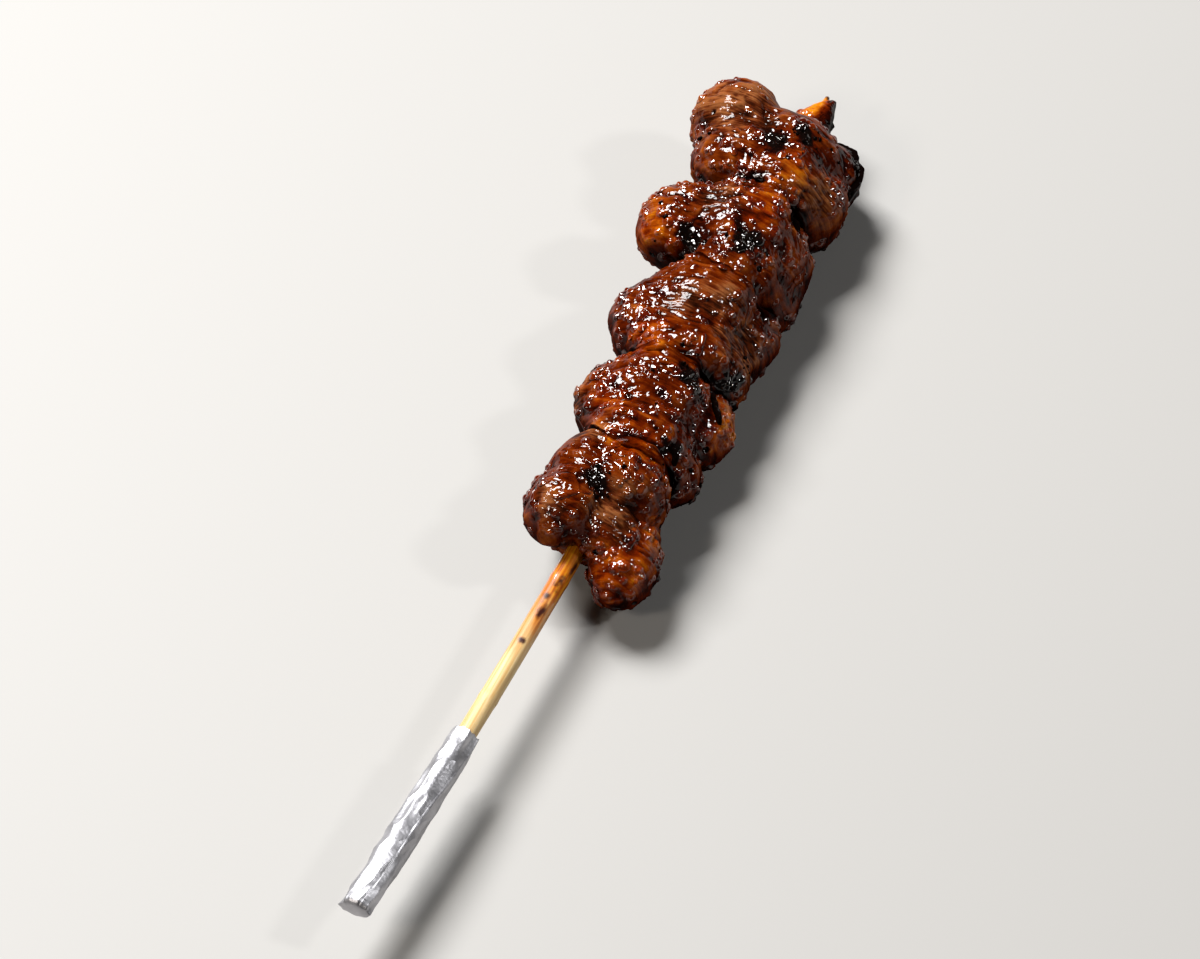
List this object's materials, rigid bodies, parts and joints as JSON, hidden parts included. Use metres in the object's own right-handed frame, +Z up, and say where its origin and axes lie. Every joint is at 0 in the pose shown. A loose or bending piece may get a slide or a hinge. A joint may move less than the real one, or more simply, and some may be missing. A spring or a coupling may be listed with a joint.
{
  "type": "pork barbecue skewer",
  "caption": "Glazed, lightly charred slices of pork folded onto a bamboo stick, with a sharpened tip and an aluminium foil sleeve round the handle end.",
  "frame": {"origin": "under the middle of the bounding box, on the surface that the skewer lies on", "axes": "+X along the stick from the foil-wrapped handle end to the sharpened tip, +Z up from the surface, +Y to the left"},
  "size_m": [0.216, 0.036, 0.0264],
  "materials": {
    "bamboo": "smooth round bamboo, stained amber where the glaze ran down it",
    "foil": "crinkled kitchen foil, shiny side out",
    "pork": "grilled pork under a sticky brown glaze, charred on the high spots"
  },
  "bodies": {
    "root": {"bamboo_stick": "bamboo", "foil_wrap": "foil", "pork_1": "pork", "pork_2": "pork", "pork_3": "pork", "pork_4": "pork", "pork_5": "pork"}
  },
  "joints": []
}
___
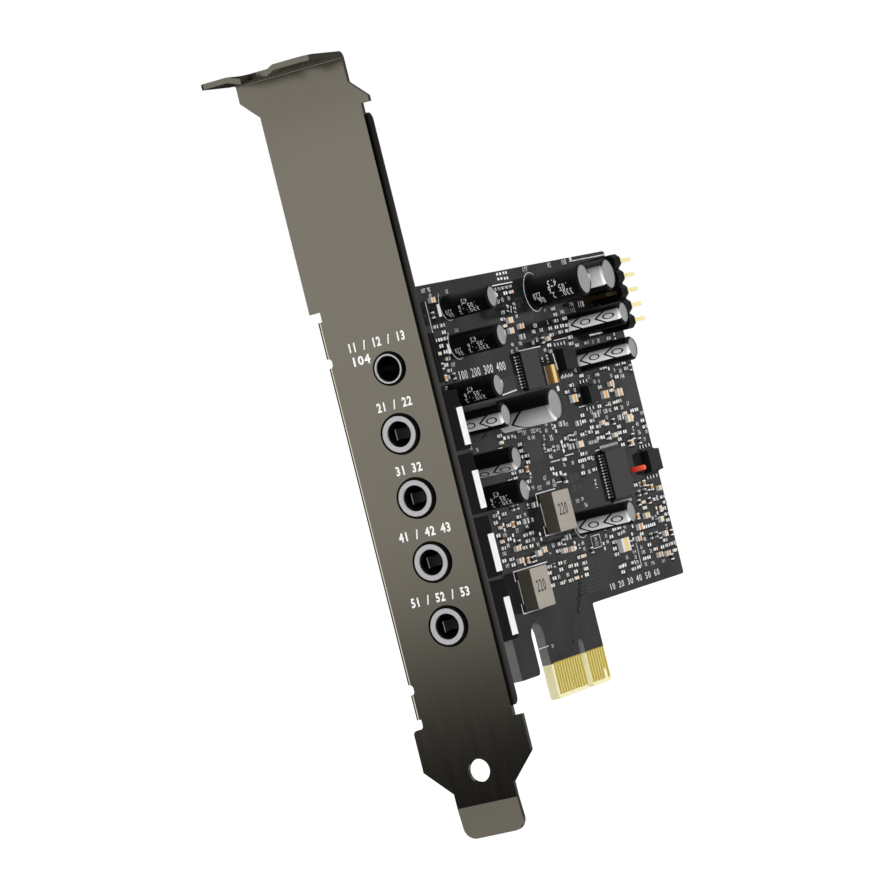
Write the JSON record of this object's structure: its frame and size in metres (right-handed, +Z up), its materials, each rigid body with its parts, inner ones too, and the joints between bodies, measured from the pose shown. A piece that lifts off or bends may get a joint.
___
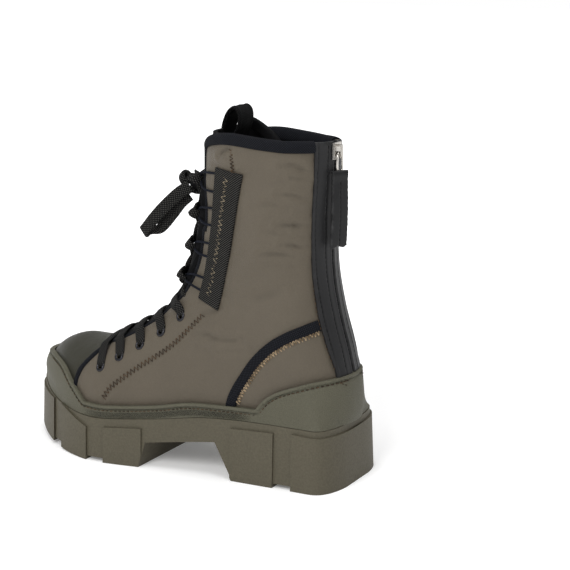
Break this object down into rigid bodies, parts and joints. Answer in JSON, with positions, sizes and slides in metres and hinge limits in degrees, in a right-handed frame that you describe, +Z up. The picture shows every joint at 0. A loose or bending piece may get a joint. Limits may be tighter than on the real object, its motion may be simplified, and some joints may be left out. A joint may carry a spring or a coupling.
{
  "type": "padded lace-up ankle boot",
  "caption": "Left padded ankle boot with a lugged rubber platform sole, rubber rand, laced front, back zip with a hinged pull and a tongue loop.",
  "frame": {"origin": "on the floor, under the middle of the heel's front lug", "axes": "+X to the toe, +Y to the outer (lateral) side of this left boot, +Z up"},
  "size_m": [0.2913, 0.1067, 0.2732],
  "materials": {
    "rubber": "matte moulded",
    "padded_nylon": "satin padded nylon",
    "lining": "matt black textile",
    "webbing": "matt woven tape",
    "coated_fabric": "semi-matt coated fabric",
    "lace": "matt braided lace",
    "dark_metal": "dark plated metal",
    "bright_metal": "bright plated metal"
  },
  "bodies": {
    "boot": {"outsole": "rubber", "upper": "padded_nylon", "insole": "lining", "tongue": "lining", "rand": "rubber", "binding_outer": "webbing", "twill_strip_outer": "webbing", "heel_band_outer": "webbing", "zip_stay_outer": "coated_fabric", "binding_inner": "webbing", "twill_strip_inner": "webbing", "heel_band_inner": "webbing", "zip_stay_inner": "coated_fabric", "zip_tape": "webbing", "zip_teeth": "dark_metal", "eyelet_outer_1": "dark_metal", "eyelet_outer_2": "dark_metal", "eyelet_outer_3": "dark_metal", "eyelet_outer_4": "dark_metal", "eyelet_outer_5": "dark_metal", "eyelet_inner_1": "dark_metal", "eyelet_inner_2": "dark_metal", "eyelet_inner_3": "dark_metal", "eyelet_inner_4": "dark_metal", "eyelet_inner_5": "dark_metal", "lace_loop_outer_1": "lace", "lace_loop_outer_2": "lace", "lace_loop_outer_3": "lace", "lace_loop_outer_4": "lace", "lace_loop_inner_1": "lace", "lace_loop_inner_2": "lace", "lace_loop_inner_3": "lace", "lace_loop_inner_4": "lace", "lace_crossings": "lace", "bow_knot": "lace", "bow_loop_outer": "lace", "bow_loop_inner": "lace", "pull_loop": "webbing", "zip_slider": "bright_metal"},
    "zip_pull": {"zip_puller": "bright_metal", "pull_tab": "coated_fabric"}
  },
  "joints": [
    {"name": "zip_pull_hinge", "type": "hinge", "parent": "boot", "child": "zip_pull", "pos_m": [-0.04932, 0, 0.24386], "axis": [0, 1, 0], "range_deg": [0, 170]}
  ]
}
___
Among the entries above, identify all lines with "down" and copy them.

• _SOLUTION TO THIS EXERCISE_:
    "bamboo": "smooth round bamboo, stained amber where the glaze ran down it",
Break this object down into rigid bodies, parts and joints. Answer in JSON, with positions, sizes and slides in metres and hinge limits in degrees, in a right-handed frame that you describe, +Z up. The picture shows every joint at 0. A loose or bending piece may get a joint. Limits may be tighter than on the real object, its motion may be simplified, and some joints may be left out. A joint may carry a spring or a coupling.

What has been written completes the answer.